### WHAT YOU NEED TO DO
What lies from the line containing "The FreeCAD and" through the line containing "edge: atCrest(edge, crestHeight))"? Print exactly those lines, with both ends, and no others.

### MATERIAL FOR THIS EXERCISE
------

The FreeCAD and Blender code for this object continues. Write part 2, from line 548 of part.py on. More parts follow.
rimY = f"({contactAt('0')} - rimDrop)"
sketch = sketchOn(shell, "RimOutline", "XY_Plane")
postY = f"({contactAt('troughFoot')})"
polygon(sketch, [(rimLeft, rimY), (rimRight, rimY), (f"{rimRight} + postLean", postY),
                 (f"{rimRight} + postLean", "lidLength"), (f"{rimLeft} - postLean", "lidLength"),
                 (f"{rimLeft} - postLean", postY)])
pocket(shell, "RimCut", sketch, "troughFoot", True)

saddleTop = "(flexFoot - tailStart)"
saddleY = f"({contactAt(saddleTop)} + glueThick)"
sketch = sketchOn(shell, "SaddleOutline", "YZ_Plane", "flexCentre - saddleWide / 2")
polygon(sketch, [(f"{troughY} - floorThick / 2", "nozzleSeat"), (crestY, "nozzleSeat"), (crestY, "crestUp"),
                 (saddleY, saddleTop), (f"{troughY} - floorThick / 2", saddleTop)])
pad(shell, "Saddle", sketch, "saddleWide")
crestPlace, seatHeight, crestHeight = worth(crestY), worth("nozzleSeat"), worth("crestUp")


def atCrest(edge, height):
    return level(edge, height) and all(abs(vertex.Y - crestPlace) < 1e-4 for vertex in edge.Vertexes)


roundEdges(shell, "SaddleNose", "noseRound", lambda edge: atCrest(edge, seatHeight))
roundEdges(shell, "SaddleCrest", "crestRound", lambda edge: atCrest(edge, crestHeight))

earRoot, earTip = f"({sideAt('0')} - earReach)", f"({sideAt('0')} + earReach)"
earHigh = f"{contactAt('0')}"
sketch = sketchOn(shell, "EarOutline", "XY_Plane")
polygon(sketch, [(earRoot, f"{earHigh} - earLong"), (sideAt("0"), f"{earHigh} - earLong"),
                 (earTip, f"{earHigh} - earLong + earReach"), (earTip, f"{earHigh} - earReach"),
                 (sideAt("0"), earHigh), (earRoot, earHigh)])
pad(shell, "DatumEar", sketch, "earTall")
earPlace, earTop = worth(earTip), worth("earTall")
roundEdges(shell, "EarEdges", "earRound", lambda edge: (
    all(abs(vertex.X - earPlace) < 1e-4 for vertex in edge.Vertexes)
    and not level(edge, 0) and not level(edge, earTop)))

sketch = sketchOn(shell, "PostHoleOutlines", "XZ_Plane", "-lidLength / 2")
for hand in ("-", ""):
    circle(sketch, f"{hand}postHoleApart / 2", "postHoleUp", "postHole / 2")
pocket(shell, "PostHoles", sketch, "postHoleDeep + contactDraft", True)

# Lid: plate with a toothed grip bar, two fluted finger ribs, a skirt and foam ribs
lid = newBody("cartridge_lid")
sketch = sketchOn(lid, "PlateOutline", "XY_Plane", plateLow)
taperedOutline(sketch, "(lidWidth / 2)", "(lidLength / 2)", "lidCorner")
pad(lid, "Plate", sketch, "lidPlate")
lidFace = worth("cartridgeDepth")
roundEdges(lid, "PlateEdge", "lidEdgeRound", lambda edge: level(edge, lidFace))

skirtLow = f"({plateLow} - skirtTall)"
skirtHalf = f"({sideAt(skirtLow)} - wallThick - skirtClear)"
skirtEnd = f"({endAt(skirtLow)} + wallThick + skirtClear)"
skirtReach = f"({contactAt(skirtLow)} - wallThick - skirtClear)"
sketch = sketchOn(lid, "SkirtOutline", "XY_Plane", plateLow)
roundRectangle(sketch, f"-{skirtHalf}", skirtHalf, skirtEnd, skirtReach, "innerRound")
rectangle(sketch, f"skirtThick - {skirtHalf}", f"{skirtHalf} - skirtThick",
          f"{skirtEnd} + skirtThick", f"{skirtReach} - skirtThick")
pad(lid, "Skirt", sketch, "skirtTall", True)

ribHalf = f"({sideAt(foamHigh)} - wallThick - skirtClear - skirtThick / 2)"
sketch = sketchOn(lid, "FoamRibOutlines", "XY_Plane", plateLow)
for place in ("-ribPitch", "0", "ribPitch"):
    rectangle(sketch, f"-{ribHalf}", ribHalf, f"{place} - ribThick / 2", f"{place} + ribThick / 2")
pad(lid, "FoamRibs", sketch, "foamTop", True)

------

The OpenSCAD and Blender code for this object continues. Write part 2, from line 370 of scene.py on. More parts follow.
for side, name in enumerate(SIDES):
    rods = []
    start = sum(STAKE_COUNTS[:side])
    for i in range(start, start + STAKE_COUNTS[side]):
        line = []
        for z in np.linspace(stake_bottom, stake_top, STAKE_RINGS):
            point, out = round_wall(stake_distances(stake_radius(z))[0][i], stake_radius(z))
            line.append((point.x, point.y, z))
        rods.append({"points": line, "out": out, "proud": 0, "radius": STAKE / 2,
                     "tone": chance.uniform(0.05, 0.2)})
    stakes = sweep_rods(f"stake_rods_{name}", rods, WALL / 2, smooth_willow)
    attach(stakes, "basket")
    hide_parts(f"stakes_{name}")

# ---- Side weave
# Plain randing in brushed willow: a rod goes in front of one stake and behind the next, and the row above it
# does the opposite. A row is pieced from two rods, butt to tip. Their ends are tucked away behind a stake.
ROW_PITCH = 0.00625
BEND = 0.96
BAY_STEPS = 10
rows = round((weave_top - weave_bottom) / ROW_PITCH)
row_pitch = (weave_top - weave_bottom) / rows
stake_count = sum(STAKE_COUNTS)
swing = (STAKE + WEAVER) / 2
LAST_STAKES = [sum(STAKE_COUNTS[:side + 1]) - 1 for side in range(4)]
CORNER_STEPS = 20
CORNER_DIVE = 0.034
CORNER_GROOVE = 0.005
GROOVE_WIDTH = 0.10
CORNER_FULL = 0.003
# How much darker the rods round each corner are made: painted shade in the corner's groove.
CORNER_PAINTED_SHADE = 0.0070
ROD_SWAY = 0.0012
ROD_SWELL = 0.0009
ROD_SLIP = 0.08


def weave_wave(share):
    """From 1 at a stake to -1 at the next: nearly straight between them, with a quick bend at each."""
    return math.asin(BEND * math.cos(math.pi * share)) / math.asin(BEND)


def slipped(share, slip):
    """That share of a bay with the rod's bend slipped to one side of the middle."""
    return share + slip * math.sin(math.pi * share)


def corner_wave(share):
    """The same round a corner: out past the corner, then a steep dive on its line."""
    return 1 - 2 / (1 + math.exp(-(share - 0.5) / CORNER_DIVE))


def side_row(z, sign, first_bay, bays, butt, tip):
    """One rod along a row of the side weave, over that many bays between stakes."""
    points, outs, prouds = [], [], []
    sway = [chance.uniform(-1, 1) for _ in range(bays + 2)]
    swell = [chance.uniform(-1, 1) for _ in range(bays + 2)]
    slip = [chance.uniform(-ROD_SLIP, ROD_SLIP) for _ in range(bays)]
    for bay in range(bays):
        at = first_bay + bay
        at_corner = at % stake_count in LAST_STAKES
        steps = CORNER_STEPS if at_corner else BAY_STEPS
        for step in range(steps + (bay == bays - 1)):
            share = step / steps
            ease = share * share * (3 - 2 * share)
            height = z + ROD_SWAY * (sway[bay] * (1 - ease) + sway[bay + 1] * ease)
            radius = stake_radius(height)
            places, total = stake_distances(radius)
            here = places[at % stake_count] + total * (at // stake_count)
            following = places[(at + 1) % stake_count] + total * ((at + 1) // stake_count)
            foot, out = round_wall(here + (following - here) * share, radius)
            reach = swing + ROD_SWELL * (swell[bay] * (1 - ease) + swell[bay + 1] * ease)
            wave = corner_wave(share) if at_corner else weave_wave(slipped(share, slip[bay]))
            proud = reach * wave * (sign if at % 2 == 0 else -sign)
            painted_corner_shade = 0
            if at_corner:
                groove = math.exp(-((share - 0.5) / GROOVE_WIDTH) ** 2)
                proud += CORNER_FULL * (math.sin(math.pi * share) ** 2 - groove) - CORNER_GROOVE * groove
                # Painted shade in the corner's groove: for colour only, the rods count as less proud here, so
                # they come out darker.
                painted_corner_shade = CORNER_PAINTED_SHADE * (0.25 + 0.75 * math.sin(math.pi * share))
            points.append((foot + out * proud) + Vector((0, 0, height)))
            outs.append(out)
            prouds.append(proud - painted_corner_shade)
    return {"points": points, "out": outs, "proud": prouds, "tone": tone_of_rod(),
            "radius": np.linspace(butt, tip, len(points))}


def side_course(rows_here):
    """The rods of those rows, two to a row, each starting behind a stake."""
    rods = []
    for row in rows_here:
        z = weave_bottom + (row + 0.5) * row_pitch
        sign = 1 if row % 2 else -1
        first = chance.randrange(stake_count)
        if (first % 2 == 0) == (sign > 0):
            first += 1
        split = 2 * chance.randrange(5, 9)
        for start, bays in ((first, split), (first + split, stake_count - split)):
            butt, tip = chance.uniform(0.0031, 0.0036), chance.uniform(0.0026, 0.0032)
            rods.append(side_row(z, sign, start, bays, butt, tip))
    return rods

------

### WRITTEN REPLY
The FreeCAD and Blender code for this object continues. Write part 2, from line 548 of part.py on. More parts follow.
rimY = f"({contactAt('0')} - rimDrop)"
sketch = sketchOn(shell, "RimOutline", "XY_Plane")
postY = f"({contactAt('troughFoot')})"
polygon(sketch, [(rimLeft, rimY), (rimRight, rimY), (f"{rimRight} + postLean", postY),
                 (f"{rimRight} + postLean", "lidLength"), (f"{rimLeft} - postLean", "lidLength"),
                 (f"{rimLeft} - postLean", postY)])
pocket(shell, "RimCut", sketch, "troughFoot", True)

saddleTop = "(flexFoot - tailStart)"
saddleY = f"({contactAt(saddleTop)} + glueThick)"
sketch = sketchOn(shell, "SaddleOutline", "YZ_Plane", "flexCentre - saddleWide / 2")
polygon(sketch, [(f"{troughY} - floorThick / 2", "nozzleSeat"), (crestY, "nozzleSeat"), (crestY, "crestUp"),
                 (saddleY, saddleTop), (f"{troughY} - floorThick / 2", saddleTop)])
pad(shell, "Saddle", sketch, "saddleWide")
crestPlace, seatHeight, crestHeight = worth(crestY), worth("nozzleSeat"), worth("crestUp")


def atCrest(edge, height):
    return level(edge, height) and all(abs(vertex.Y - crestPlace) < 1e-4 for vertex in edge.Vertexes)


roundEdges(shell, "SaddleNose", "noseRound", lambda edge: atCrest(edge, seatHeight))
roundEdges(shell, "SaddleCrest", "crestRound", lambda edge: atCrest(edge, crestHeight))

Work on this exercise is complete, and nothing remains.